** Begin Source excerpt **
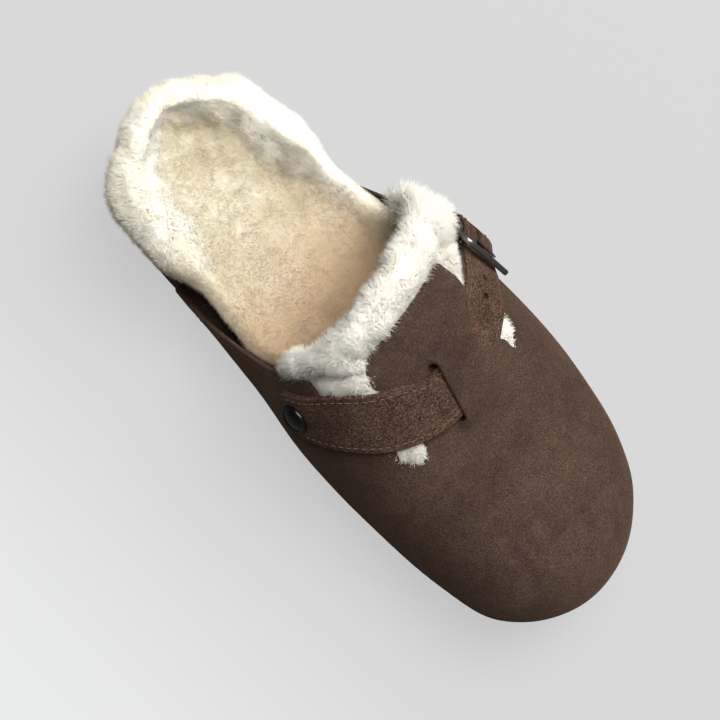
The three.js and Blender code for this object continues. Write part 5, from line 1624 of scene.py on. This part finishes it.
@dataclass
class BedFleece:
    """The shearling over the footbed, which swells over the heel cup into a tall plush ring."""

    sole: SoleStack
    pile: float = 8
    rear_y: float = -69
    overhang: float = 7
    swell_rim: float = 3.5
    seated: float = -5.1
    between: int = 5
    locks: Locks = Locks(21, 105000, 4.0, 0.11, 0.7, 0.45, 0.36, 0.3, 1.0)

    def open_heel(self, y: Array) -> Array:
        """1 behind the upper's rear edges and 0 inside the upper."""
        return 1 - smooth(self.rear_y - 11, self.rear_y + 13, y)

    def outer_roll(self, x: Array, y: Array) -> Array:
        """1 along the outer side, between the heel's rim and the front of the opening."""
        return smooth(-6, -26, x) * smooth(-92, -66, y) * smooth(-8, -34, y)

    def rows(self) -> Array:
        """The body's rings, from the middle of its upper side round to the middle of its under side."""
        base = 2 * self.sole.gap + self.sole.jute
        past = self.overhang - self.sole.inset - 4.2

        def low(share: float, extra: float = 0, heel: float = 0) -> Callable[[Array, Array], Array]:
            """Heights over the jute, with more at the open heel."""
            return lambda x, y: self.sole.bed(share, base + extra)(x, y) + heel * self.open_heel(y)

        def high(share: float, extra: float = 0, heel: float = 0) -> Callable[[Array, Array], Array]:
            """Heights of the pile, thinner to the toe."""
            return lambda x, y: low(share, extra + self.pile, heel)(x, y) - 2.5 * smooth(20, 90, y)

        def bank(share: float, extra: float, heel: float, roll: float) -> Callable[[Array, Array], Array]:
            """The pile's height with the roll that stands along the outer side as well."""
            return lambda x, y: high(share, extra, heel)(x, y) + roll * self.outer_roll(x, y)

        def rim(shut: float, loose: float, fill: float = 0) -> Callable[[Array, Array], Array]:
            """How far beyond the outline, inside the upper and behind it, and how much more beside the low collar."""
            def side(x: Array, y: Array) -> Array:
                """The extra beside the low collar, none on the ring that lies on the jute."""
                return (3.0 + 3.4 * smooth(-5, 15, x)) * smooth(-120, -102, y) * (shut != self.seated)

            return lambda x, y: ((shut + fill * smooth(-14, -32, y)) * (1 - self.open_heel(y))
                                 + (loose + side(x, y)) * self.open_heel(y))

        rings = [Ring(0, 0, high(0)), Ring(0.25, 0, high(0.25, 0, 1.2)), Ring(0.5, 0, bank(0.5, -0.5, 3.2, -0.5)),
                 Ring(0.72, 0, bank(0.72, -1, 5.8, 2)),
                 Ring(1, rim(-7.9, past - 8, 5), bank(1, -2.5, self.swell_rim, 7)),
                 Ring(1, rim(-4.9, past, 6.5), low(1, 2.5, 0.5)), Ring(1, rim(-4.4, past - 1, 5.5), low(1, 0, -6)),
                 Ring(1, rim(-4.6, 0.5, 2), low(1, 0, -5)), Ring(1, rim(-4.8, -1.9, 1), low(1, 0, -2.8)),
                 Ring(1, rim(self.seated, self.seated), low(1)), Ring(0.72, 0, low(0.72)), Ring(0.5, 0, low(0.5)),
                 Ring(0.25, 0, low(0.25)), Ring(0, 0, low(0))]
        wide = np.array([self.sole.ring(ring) for ring in rings])
        upper = wide[:8]
        u = np.linspace(0, 7, 7 * self.between + 1)
        i = np.minimum(u.astype(int), 6)
        s = (u - i)[:, None, None]
        p0, p1, p2, p3 = upper[np.maximum(i - 1, 0)], upper[i], upper[i + 1], upper[np.minimum(i + 2, 7)]
        v0, v1 = (p2 - p0) / 2, (p3 - p1) / 2
        soft = (2 * p1 - 2 * p2 + v0 + v1) * s ** 3 + (3 * p2 - 3 * p1 - 2 * v0 - v1) * s ** 2 + v0 * s + p1
        return np.concatenate([soft, wide[8:]])

    def build(self) -> list[bpy.types.Object]:
        """The body with its wool."""
        piece = lofted("bed_fleece", self.rows(), 0.05)
        lump, tuft = Drift(31, 17, 8, 30), Drift(32, 6, 3, 30)

        def rise(p: Array, way: Array) -> Array:
            """Locks bunched together, most of all round the heel's rim."""
            rim = self.open_heel(p[:, 1]) * smooth(38, 47, p[:, 2]) + 0.35
            return (0.38 * lump(p) + 0.2 * tuft(p)) * rim * smooth(-0.3, 0.3, way[:, 2]) * smooth(60, 10, p[:, 1])

        swell(piece, rise)

        def want(p: Array, way: Array) -> tuple[Array, Array, Array]:
            """Long brushed wool on the rim, short and flat in the bed, none beneath or inside the toe."""
            heel = self.open_heel(p[:, 1])
            rim = heel * smooth(40, 48, p[:, 2] + 3 * np.maximum(0, -way[:, 2] + 0.5))
            shown = (smooth(45, 20, p[:, 1]) * smooth(-0.75, -0.3, way[:, 2])
                     * (1 - (1 - heel) * smooth(0.15, -0.2, way[:, 2])))
            middle_y = np.clip(p[:, 1], -85, 40)
            outward = unit(np.stack([p[:, 0], p[:, 1] - middle_y, np.zeros(len(p))], 1))
            lay = outward * (0.35 + 0.3 * rim)[:, None] + np.array([0, -0.12, 0.15])
            return shown * (0.75 + 0.7 * rim), 0.38 + 0.75 * rim, lay

        self.locks.grow(piece, want)
        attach(BED_WOOL.on(piece), "clog")
        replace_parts(piece, "footbed_shearling")
        return [piece]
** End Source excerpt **
• [Stated exercise]
Your task is to quote the lines above, beginning with the first and ending with the one that holds "return lambda x, y: self.sole.bed(share, base".

• [Reply to the task]
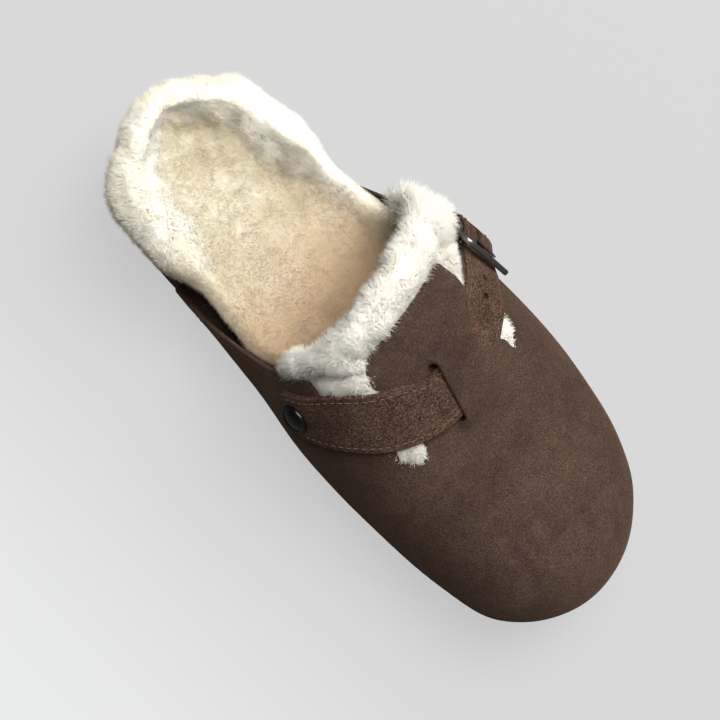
The three.js and Blender code for this object continues. Write part 5, from line 1624 of scene.py on. This part finishes it.
@dataclass
class BedFleece:
    """The shearling over the footbed, which swells over the heel cup into a tall plush ring."""

    sole: SoleStack
    pile: float = 8
    rear_y: float = -69
    overhang: float = 7
    swell_rim: float = 3.5
    seated: float = -5.1
    between: int = 5
    locks: Locks = Locks(21, 105000, 4.0, 0.11, 0.7, 0.45, 0.36, 0.3, 1.0)

    def open_heel(self, y: Array) -> Array:
        """1 behind the upper's rear edges and 0 inside the upper."""
        return 1 - smooth(self.rear_y - 11, self.rear_y + 13, y)

    def outer_roll(self, x: Array, y: Array) -> Array:
        """1 along the outer side, between the heel's rim and the front of the opening."""
        return smooth(-6, -26, x) * smooth(-92, -66, y) * smooth(-8, -34, y)

    def rows(self) -> Array:
        """The body's rings, from the middle of its upper side round to the middle of its under side."""
        base = 2 * self.sole.gap + self.sole.jute
        past = self.overhang - self.sole.inset - 4.2

        def low(share: float, extra: float = 0, heel: float = 0) -> Callable[[Array, Array], Array]:
            """Heights over the jute, with more at the open heel."""
            return lambda x, y: self.sole.bed(share, base + extra)(x, y) + heel * self.open_heel(y)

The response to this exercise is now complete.